You play the game as a honey bee as you learn the ropes of being a bee and help your hive grow and survive harsh winters, human threats and other crazy insects just being terrible towards these cute and fluffy buzzing creatures. After a quick tutorial, the gameplay hits a rinse and repeat objective-based cycle. You collect pollen from flowers around your hive which is located in a Central Park-like environment and return to drop it off.
Along the way, you will encounter some side objectives such as flying through rings to catch a bee before it will share the location of a rare flower with you or fighting a wasp in a timed button masher combat sequence. The story takes a couple of hours to go through which tasks you in completing a handful of each side objectives, and a couple of runs of pollen-collecting before unlocking a free-roam and having the ability to explore the open world to your heart’s content.
After which, there’s nothing really keeping you from coming back. The world is filled with these combat encounters, races, an infinite supply of pollen and dancing mini-games. Of which, you are rewarded with Knowledge Points which can be used to unlock 3D models back in your hive after you complete them. There are also skins you can unlock by doing specific challenges but it all feels like a chore. The issue here is the repetitive nature of the game shows its rough edges after doing the same thing for the tenth time.
In terms of the gameplay, flying around the world is fun. You can hover around, speed up using a boost and soar through the air with ease. Flying never felt challenging at all to me and once you have played it for an hour, it all comes naturally. The mini-games are also super simple and rely on button mashing, flicking your analogue stick in a certain direction to dance like your fellow bee, or timing a button press in order to charge an attack. These are also extremely easy requiring no effort at all. No doubt catering for a younger gaming audience here.
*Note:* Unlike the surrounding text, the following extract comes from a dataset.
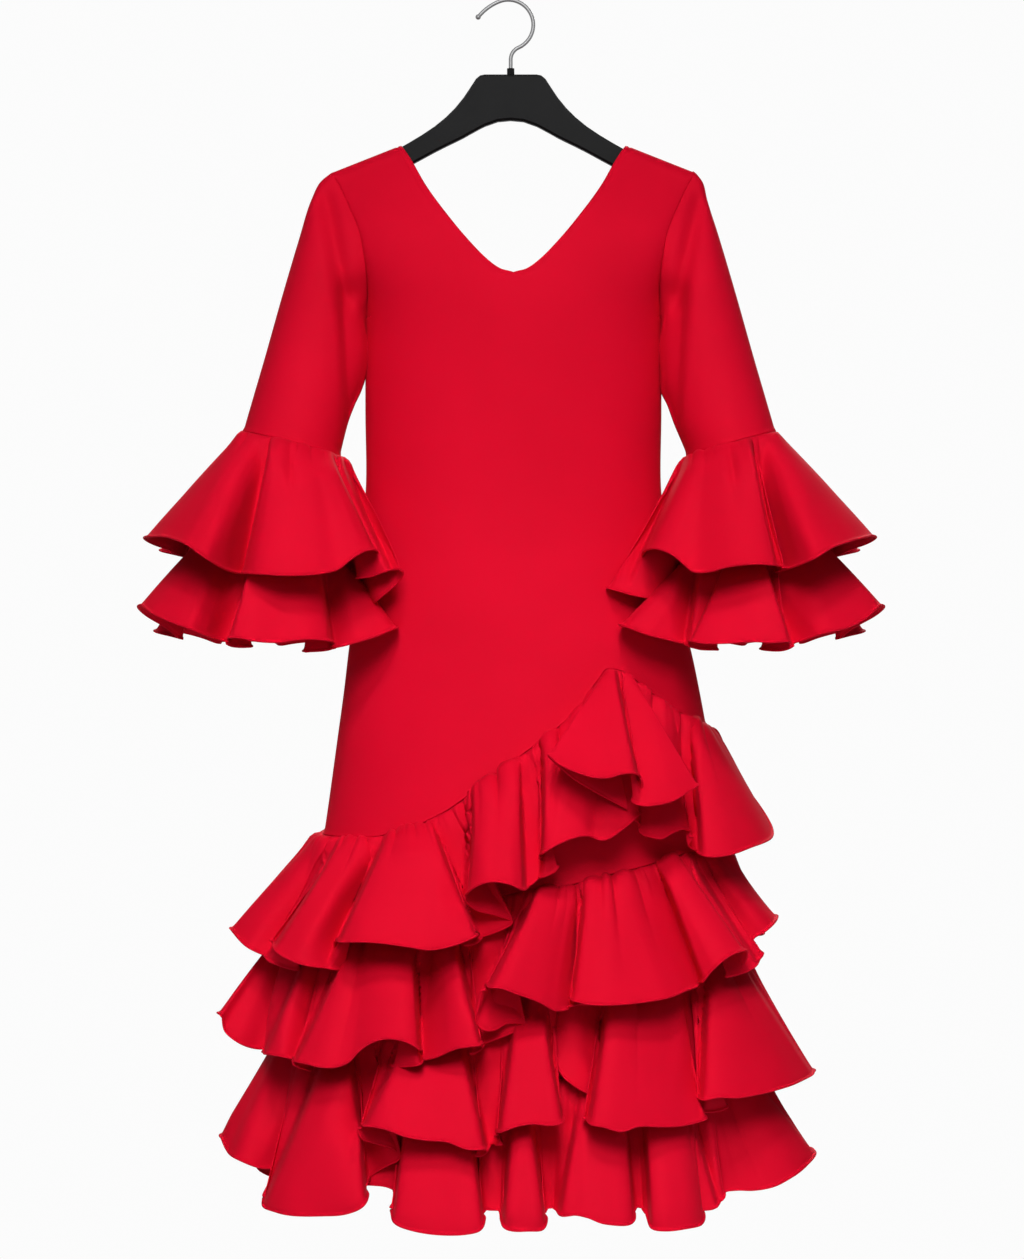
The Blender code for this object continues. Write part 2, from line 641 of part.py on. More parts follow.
def build_collar():
    bore, radius, height = COLLAR
    foot = HANGER[0][1] + GAP
    section = ((bore, foot), (radius, foot), (radius, foot + height), (bore, foot + height))
    turns = np.radians(np.arange(COLLAR_SIDES) * 360 / COLLAR_SIDES)
    rings = [
        [(HANGER_MIDDLE + reach * math.cos(a), reach * math.sin(a), level) for a in turns]
        for reach, level in (*section, section[0])
    ]
    data = mesh_of("collar", [np.array(rings)], closed=True)
    add_object("collar", data, HANGER_FINISH)


def build_hook():
    """Shank, bend, round and open end in one line, from the hanger's top to the ball."""
    beside = HOOK_RADIUS + HOOK_BEND
    bend_x = HANGER_MIDDLE + HOOK_BEND
    first = math.degrees(math.acos((bend_x - HOOK_MIDDLE[0]) / beside))
    bend_middle = (bend_x, HOOK_MIDDLE[1] - beside * math.sin(math.radians(first)))
    in_bend, in_round, in_tail = HOOK_STEPS
    line = [(HANGER_MIDDLE, HANGER[0][1] + GAP), (HANGER_MIDDLE, bend_middle[1] - HOOK_BEND / 2)]
    line += arc(bend_middle, HOOK_BEND, 180, 180 - first, in_bend)
    line += arc(HOOK_MIDDLE, HOOK_RADIUS, -first, HOOK_LAST, in_round)[1:]
    length, radius = HOOK_TAIL
    turn = math.radians(HOOK_LAST)
    inward = HOOK_RADIUS - radius
    middle = (
        HOOK_MIDDLE[0] + inward * math.cos(turn),
        HOOK_MIDDLE[1] + inward * math.sin(turn),
    )
    line += arc(middle, radius, HOOK_LAST, HOOK_LAST + math.degrees(length / radius), in_tail)[1:]
    tip, before = np.array(line[-1]), np.array(line[-2])
    ahead = (tip - before) / np.linalg.norm(tip - before)
    radii = [WIRE] * len(line) + [HOOK_BALL * share for _, share in HOOK_BALL_SHAPE]
    line += [tuple(tip + ahead * HOOK_BALL * reach) for reach, _ in HOOK_BALL_SHAPE]
    data = mesh_of("hook", [tube(line, radii, HOOK_SIDES)], closed=True, capped=True)
    add_object("hook", data, HOOK_FINISH)


def clear_scene():
    for old in list(bpy.data.objects):
        bpy.data.objects.remove(old, do_unlink=True)


def main():
    clear_scene()
    build_bodice()
    build_foundation()
    build_tiers()
    build_flounce()
    build_sleeves()
    build_sleeve_ruffles()
    build_hanger()
    build_collar()
    build_hook()


main()
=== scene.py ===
"""Looks of the flamenco dress: fine cloth on the frame's own forms, its hanger, light and camera.

Tables and functions that shape the cloth are those of the part, in millimetres and degrees.
An angle runs round the garment from 0 at the front, through 90 at +X.
"""

import math

import bpy
import numpy as np
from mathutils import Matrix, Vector


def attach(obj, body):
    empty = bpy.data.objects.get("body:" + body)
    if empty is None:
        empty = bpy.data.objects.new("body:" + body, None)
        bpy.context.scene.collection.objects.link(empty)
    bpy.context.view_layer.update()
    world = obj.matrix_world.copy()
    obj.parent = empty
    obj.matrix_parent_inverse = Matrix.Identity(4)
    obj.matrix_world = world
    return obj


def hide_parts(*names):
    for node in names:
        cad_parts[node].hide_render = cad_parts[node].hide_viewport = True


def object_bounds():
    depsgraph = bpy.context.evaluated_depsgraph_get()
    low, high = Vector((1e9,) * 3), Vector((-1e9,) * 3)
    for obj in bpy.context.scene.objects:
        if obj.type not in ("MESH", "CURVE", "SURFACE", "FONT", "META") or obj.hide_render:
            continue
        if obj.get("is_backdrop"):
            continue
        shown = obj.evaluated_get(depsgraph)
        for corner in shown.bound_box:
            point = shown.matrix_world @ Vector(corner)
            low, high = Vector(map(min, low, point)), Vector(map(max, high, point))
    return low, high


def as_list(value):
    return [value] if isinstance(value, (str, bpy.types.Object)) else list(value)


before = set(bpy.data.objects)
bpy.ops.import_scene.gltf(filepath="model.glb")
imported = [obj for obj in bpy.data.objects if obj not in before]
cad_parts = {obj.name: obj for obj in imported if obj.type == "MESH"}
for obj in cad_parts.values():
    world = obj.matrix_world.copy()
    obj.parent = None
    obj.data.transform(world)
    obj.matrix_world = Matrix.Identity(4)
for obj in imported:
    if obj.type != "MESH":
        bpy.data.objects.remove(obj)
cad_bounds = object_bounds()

MM = 0.001
WALL = 0.9  # the cloth
SEAM_HALF = 0.06  # the front and the back each stop this far from the plane between them
SEAM_GAP = 0.5  # a ruffle starts this far below its seam's line
FAR = 1e3  # further from an edge than any sewing reaches
WELD_DIGITS = 4  # points that are the same to this many decimals are welded

# ---------- sizes of the bodice
MIDDLE = 1.6  # the dress hangs this far to +X of the hook
SHOULDER_TIP = (196.0, -185.0)  # half width and level where the sleeve starts
NECK_POINT = (121.5, -155.5)
UNDERARM = -343.0
RIDGE = 12.0  # the cloth's round over the hanger
ROLL = 130.0  # depth below the shoulder seam at which the bodice has filled out
ARMHOLE_DEPTH = 48.0  # the armhole's half depth
ARMHOLE_POWER = 0.75  # under 1, its outline is rounder at its two ends
SOFT_STEPS = np.linspace(-22, 22, 12)  # its round fades over this much height inside the panel
EDGE_POWER = 90  # and is exact at the panel's edge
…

As for presentation, the game has some rough visuals. The draw distance is poor, 3D models are dated, animations are probably the worst I have ever seen in a video game, and the voice acting sounds like it was done by the same person in different pitches for different insects. It is hard to not notice the poor presentation in Bee Simulator as every location looked just bad.
There are some creative moments I could not help but chuckle at like the billboards in the Time Square-like area that represented bee versions of Lara Croft and Spider-Man. Other than that, there is nothing else going on here that makes the game visually outstanding. I could not help but feel if the game had a coat of cel-shaded paint, it would have created a stunning water paint-like presentation similar to a storybook. All the cinematics are designed this way and they look fantastic.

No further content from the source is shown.